HC Deb 03 August 1914 vol 65 cc1802-4W
Mr. NIELD

asked the Under-Secretary of State for India what is the aggregate amount of the subscriptions and donations, respectively, paid by the late Major-General Thomas Warren Mercer into the Bengal Military and Orphan Fund or other pension fund; and what amount of pension such payment would have entitled his widow and infant daughter to receive had his death occurred immediately before he discontinued to make his customary annual payment to such fund?

Mr. ROBERTS

There is no record in this country of the late Major-General T. W. Mercer's aggregate payments to the Bengal Military Fund and Bengal Military Orphan Society, the bulk having been made in India. If the deceased officer had not withdrawn from the Bengal Military Fund, in 1894, after the death of his second wife, and from the Bengal Military Orphan Society in 1883, after his last child then living had ceased to have any claim to benefit, and if he had made the prescribed payments for his third wife and for his daughter, his widow would have been entitled to a pension of £250 6s. 4d. a year during widowhood from the Bengal Military Fund, and his daughter to a pension of £49 10s. a year up to the age of eighteen, and then of £40 a year until her marriage.

Mr.

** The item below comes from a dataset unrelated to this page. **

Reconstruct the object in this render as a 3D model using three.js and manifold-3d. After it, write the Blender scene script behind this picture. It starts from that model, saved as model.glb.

NIELD

asked the Under-Secretary of State for India whether he is aware that the late Major-General Thomas Warren Mercer entered the Indian Army in June, 1842, retired in 1877, and died in the month of January, 1910, leaving a widow and a young daughter; that during the period of fifty-two years Major-General Mercer paid the requisite annual subscription into the Bengal Military and Orphan Fund and also substantial donations upon his marriage to his first wife, who died shortly afterwards, as well as upon his second marriage some years later, and that no benefit whatever has been derived by any member of his family as the result of such payments; whether he is aware that Major-General Mercer applied, in or before 1898, for leave to continue his subscription in view of his contemplated re-marriage with the lady now his widow, and offered to pay all arrears of subscriptions and donations for the three years during which they had been discontinued, in accordance with the regulations of the Government fund, together with interest, but was refused permission, and that as the result of such refusal the wife of Major-General Mercer has been left without a pension or income of any sort and is now in necessitous circumstances, while the fund has received payments which aggregate over fifty-two years to a large sum; and will he say if the India Office is willing to treat Mrs. Mercer with the same generosity as would be given by a life assurance society of repute on a policy which, after fifty-two years' existence and payment of premiums, had lapsed?

Mr. ROBERTS

The statements in the preliminary part of the question are in the main correct. The facts have been repeatedly under the consideration of the Secretary of State in Council. The late Major-General T. W. Mercer, having withdrawn from the Bengal Military Orphan Society in 1883 and from the Bengal Military Fund in 1894, applied in 1898, when, at the age of seventy-seven, he was contemplating marriage with a lady of about thirty years of age, for readmission to the Military Fund but not to the Orphan Society. His application was inadmissible under the regulations of the fund. Payment of the pensions secured to widows and orphans of officers of the East India Company's Service under the Regulations already involves a considerable annual charge on the Revenues of India, and the Secretary of State has found it necessary to adhere strictly to the regulations of the funds.